WOW - what an amazing journey - feel privileged to have floated in and out of that journey of yours - I found out about 4 years ago that a distant friend of our family was part of the team that originally set up CPAS (and ultimately CYFA) what I found out about its origins and original vision staggered me as to how subversive and radical it was (if it still had the same vision we would be seeing it as just as radical today. I to am sad at how CYFA ended up - I have fond memories of being taken on them as a child and trained up on them as a leader.

Caroline Too said...

how lovely to read your story, st, thank you for being indulgent..

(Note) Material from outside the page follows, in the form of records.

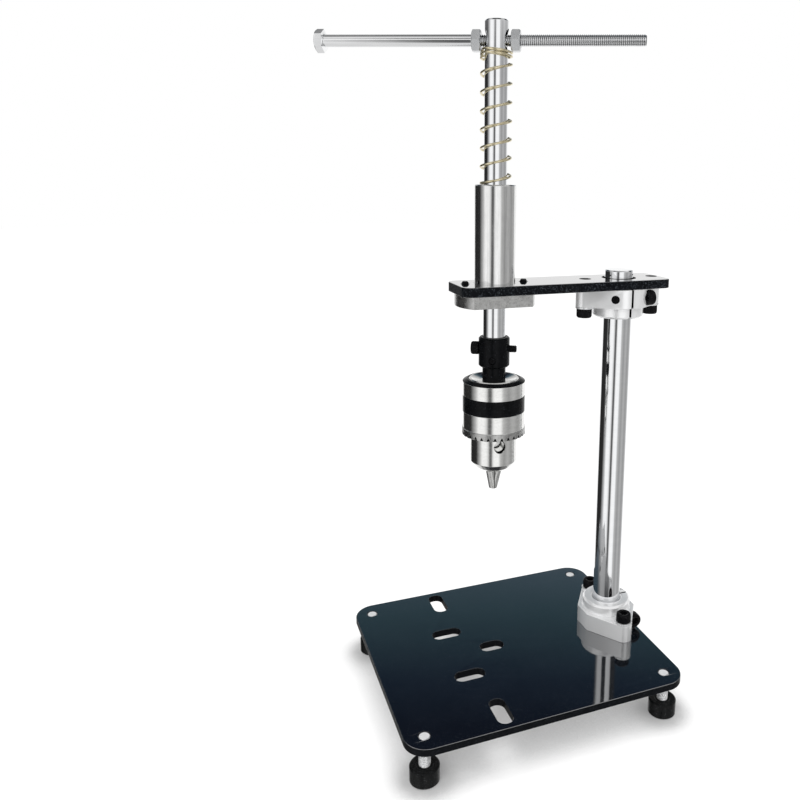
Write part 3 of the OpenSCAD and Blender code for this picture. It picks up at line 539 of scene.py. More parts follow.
BLACK_OXIDE = finish("screw_black", (0.002, 0.002, 0.0025), (0.007, 0.007, 0.008), (0.16, 0.34), 0.0,
                     fine=1800, coarse=300, bump=0.2, bump_size=0.02,
                     speck=(2600, 0.72, (0.10, 0.10, 0.11)), Specular_IOR_Level=0.10)
RUBBER = finish("pad_rubber", (0.002, 0.0023, 0.0023), (0.007, 0.0075, 0.008), (0.2, 0.4), 0.0,
                fine=(2200, 2200, 700), coarse=200, bump=0.4, bump_size=0.03,
                speck=(1800, 0.66, (0.05, 0.052, 0.053)), Specular_IOR_Level=0.12)
SEAL = finish("seal_rubber", (0.01, 0.01, 0.01), (0.025, 0.025, 0.025), (0.5, 0.7), 0.0, bump=0.2)
ZINC = finish("stud_zinc", (0.82, 0.83, 0.84), (0.95, 0.955, 0.96), (0.18, 0.34), 0.6,
              fine=1500, coarse=260, bump=0.25, bump_size=0.03)
COLUMN_CHROME, SPINDLE_CHROME = [
    finish("rod_chrome_" + key, (0.86, 0.87, 0.885), (0.94, 0.945, 0.955), (0.04, 0.10), axis=(x, 0, 0),
           fine=(1400, 1400, 60), coarse=(60, 60, 400), bump=0.08, bump_size=0.006)
    for key, x in (("column", COLUMN_X), ("spindle", SPINDLE_X))]
GUIDE = finish("guide_steel", (0.74, 0.74, 0.735), (0.93, 0.93, 0.925), (0.09, 0.17), axis=ON_SPINDLE,
               fine=(1500, 1500, 45), coarse=(500, 500, 220), bump=0.2, bump_size=0.010, coarse_share=0.35)
FLANGE = finish("guide_flange", (0.50, 0.50, 0.49), (0.76, 0.76, 0.75), (0.22, 0.38), axis=ON_SPINDLE,
                fine=900, coarse=300, bump=0.35, bump_size=0.03)
RESIN = finish("retainer_resin", (0.62, 0.55, 0.38), (0.74, 0.67, 0.5), (0.35, 0.5), 0.0)
BALL = finish("ball_steel", (0.8, 0.81, 0.82), (0.88, 0.89, 0.9), (0.03, 0.08))
WIRE = finish("spring_wire", (0.58, 0.50, 0.31), (0.90, 0.82, 0.60), (0.07, 0.16),
              fine=1200, coarse=240, bump=0.15, bump_size=0.01)
# The handle bolt's thread grooves get a dark tint: painted shade.
HANDLE = finish("handle_zinc", (0.86, 0.865, 0.875), (0.97, 0.975, 0.98), (0.06, 0.15),
                axis=(SPINDLE_X, 0, HANDLE_Z), turn=HANDLE_TURN, fine=(60, 1600, 1600), coarse=(90, 300, 300),
                bump=0.15, bump_size=0.012, groove_shade=(2.42, 2.80, (0.20, 0.205, 0.21)))
# Painted shade for holes, slits, gaps between teeth and bolts' ends inside holes: near black, without
# reflection.
PAINTED_SHADE = finish("painted_shade_steel", (0.002, 0.0022, 0.0025), (0.010, 0.010, 0.011), (0.6, 0.8), 0.0,
                fine=1500, coarse=300, bump=0.2, Specular_IOR_Level=0.0)
NUT = finish("nut_zinc", (0.60, 0.61, 0.62), (0.74, 0.75, 0.76), (0.22, 0.32),
             fine=1400, coarse=200, bump=0.15, bump_size=0.02)
ADAPTER = finish("adapter_black", (0.0015, 0.0017, 0.002), (0.006, 0.0065, 0.0075), (0.14, 0.28), 0.0,
                 axis=ON_SPINDLE, fine=(500, 500, 2200), coarse=260, bump=0.2, bump_size=0.015,
                 speck=(2200, 0.70, (0.05, 0.052, 0.065)), Specular_IOR_Level=0.07)
CHUCK = finish("chuck_steel", (0.80, 0.80, 0.785), (0.95, 0.95, 0.935), (0.11, 0.19), axis=ON_SPINDLE,
               fine=(700, 700, 2600), coarse=(130, 130, 600), bump=0.1, bump_size=0.008)
RIM = finish("rim_steel", (0.34, 0.34, 0.335), (0.66, 0.66, 0.65), (0.22, 0.36), axis=ON_SPINDLE,
             fine=1500, coarse=500, bump=0.4, bump_size=0.03)
# The jaws get a dark tint where they meet: painted shade.
JAW = finish("jaw_steel", (0.50, 0.50, 0.49), (0.74, 0.74, 0.725), (0.2, 0.34), axis=ON_SPINDLE,
             turn=JAW_TURN + 60, fine=(1500, 1500, 900), coarse=350, bump=0.25, bump_size=0.02,
             seam_shade=(0.10, 0.32, (0.01, 0.01, 0.01)))


# Base plate and arm plate
def is_wall(at, normal):
    """The walls of a plate and of its holes, which get painted shade."""
    return abs(normal.z) < UPRIGHT


def in_bolt_hole(at, normal):
    """The walls of the arm's bolt holes with their countersinks, which get painted shade."""
    sink_r = sum(BOLT_SINK)
    near = Vector((abs(at.x - COLUMN_X) - BOLT_X, at.y)).length < sink_r + 0.4
    return near and abs(normal.z) < 0.95


def arm_sinks(size, places):
    """Tools for countersinks of 45 degrees in the arm. Their size is the radius at a depth."""
    r, depth = size
    over = 1
    bottom, top = ARM_TOP - depth, ARM_TOP + over
    tool = [polar([(0, bottom), (r, bottom), (r + top - bottom, top), (0, top)], 48)]
    return [moved(tool, T(x)) for x in places]


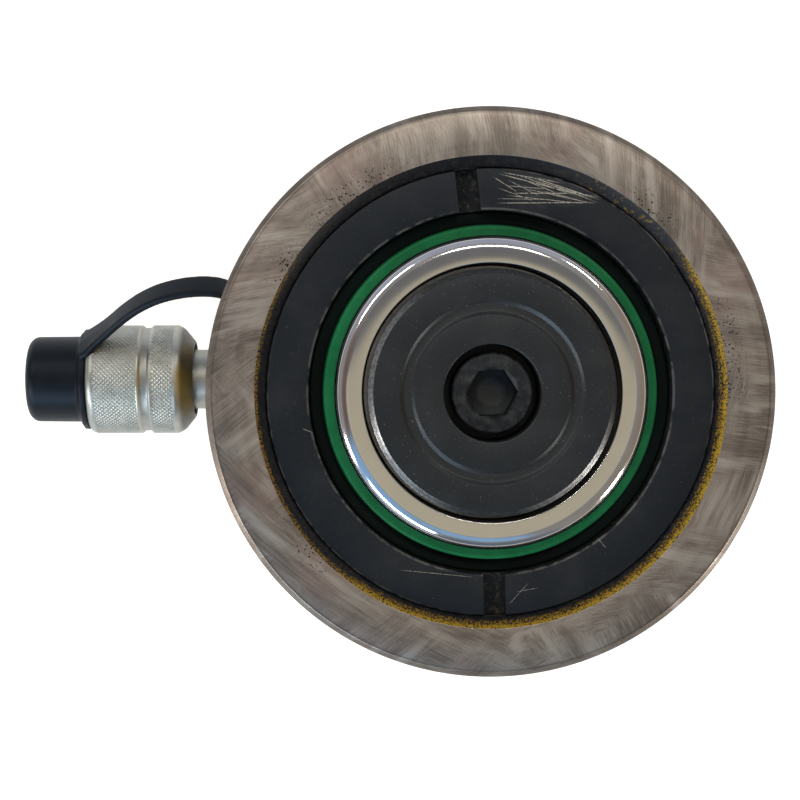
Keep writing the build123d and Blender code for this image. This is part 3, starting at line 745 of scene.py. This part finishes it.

I remember back to the days of Don's CYFA houseparties...when we last met, nearly 30 years ago... Don listed the people from the housparty who had headed into the ministry... heading towards 50 at the time... and I read something of the same in your story, people being called to serve, but I also noticed less mention of ordination as the story wound on... because you've learned to see a wider story of service? just a guess...

Congratulations, st, our heavenly father looks on, nudges the angel next door to him, points to you and says, sotto voce, "that's my boy!"

RuthJ said...

How true, and yet how daunting - 'Encouragers are good but if it is something they do all the time you can't judge its meaning or value.' I had a very similar discussion with a colleague only today. As a signed-up encourager I need to be sure I don't devalue the currency; and I need to be careful that what I say is strictly true and not just aimed at making the other person feel better. But I'd hate to think my positives were automatically discounted, however valid, just because they come in quantity as well as quality.

Perhaps my credibility will be saved by that well-known caustic edge which had me nominated by colleagues to share St's Lenten abstinence from cutting rejoinders. I like to view it as the horseradish sauce which adds relish to the beef.

OK, St, I will continue with the thrusts that whistle past your ear, too close for comfort, but may I also be allowed to say with credibility that I value you a lot.

Di said...

What great encouragement. Thank you for sharing your journey, it certainly sounds an interesting one. Random emails of encouragement are sometimes what are needed to spur you on to your next challenges.

You got me reminising about my CYFA group, I think I started at St Pauls as you finished leading the group.

Hadge said...

Congrats Stevie Boy! A mention of good old St John's and the incomparable Supergroup and not forgetting the Mighty Reds would have put the whole thing into context (or maybe not!) - happy days! Go well my friend ;0)

Andy said...

Awesome words St. Just starting to wake from a 2 year faith slumber (coinciding with the birth of both of my daughters) and this just reminds me of the passion and awesome potential for helping people that lies ahead of us all, and I hope, for me.

Thanks for the prod on facebook, I had forgotten to drop in here regularly, but I shan't forget again.


Mike Peatman said...

Wow. Is it really 25 years. I remember giving you a smile when coming back from communion (an acknowledgment seemed in order) You said afterwards I was the only person who did.

Anyway you are the best best man I have ever had!

Caroline Too said...

hmm, st as best man... you like living dangerously don't you Mike!

Steve C said...

As one of the young and unpublished writers, it was much appreciated and very exciting. I'm now a very long way from being either young or unpublished, and one of those things is partly your fault. Thank you, for that and everything else. I think there is great wisdom in the coffee observation, too.